With $4.72 billion of EBITDA over the last 12 months, we view HP’s 1.4× net-debt-to-EBITDA ratio as safe. We also see its $325 million of annual interest expenses as appropriate. The company’s profits give it plenty of breathing room, allowing it to continue investing in growth initiatives.
11. Key Takeaways from HP’s Q4 Results
We enjoyed seeing HP beat analysts’ revenue expectations this quarter. We were also glad its EPS outperformed Wall Street’s estimates. On the other hand, its EPS guidance for next quarter missed. Overall, this print had some key positives. Investors were likely hoping for more, and shares traded down 5.4% to $17.21 immediately following the results.
12. Is Now The Time To Buy HP?
Updated: February 24, 2026 at 4:34 PM EST
Are you wondering whether to buy HP or pass? We urge investors to not only consider the latest earnings results but also longer-term business quality and valuation as well.
HP doesn’t pass our quality test. To begin with, its revenue growth was weak over the last five years, and analysts expect its demand to deteriorate over the next 12 months. While its scale makes it a trusted partner with negotiating leverage, the downside is its diminishing returns show management's prior bets haven't worked out. On top of that, its projected EPS for the next year is lacking.

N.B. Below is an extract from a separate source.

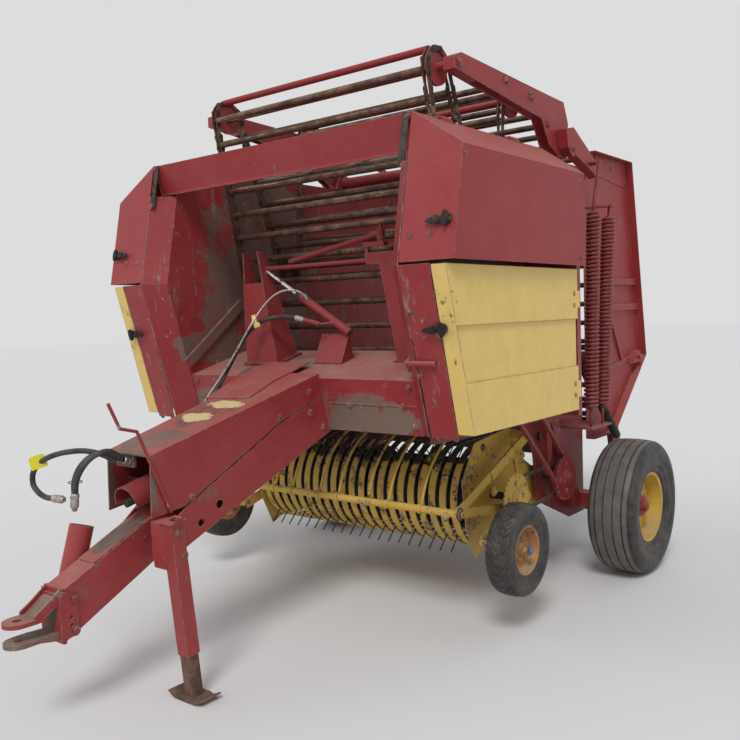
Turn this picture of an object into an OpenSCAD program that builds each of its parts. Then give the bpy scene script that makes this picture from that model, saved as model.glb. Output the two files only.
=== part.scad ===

HP’s P/E ratio based on the next 12 months is 6.3x. While this valuation is optically cheap, the potential downside is huge given its shaky fundamentals. There are better stocks to buy right now.
Wall Street analysts have a consensus one-year price target of $23.21 on the company (compared to the current share price of $17.21).
Although the price target is bullish, readers should exercise caution because analysts tend to be overly optimistic. The firms they work for, often big banks, have relationships with companies that extend into fundraising, M&A advisory, and other rewarding business lines. As a result, they typically hesitate to say bad things for fear they will lose out. We at StockStory do not suffer from such conflicts of interest, so we’ll always tell it like it is.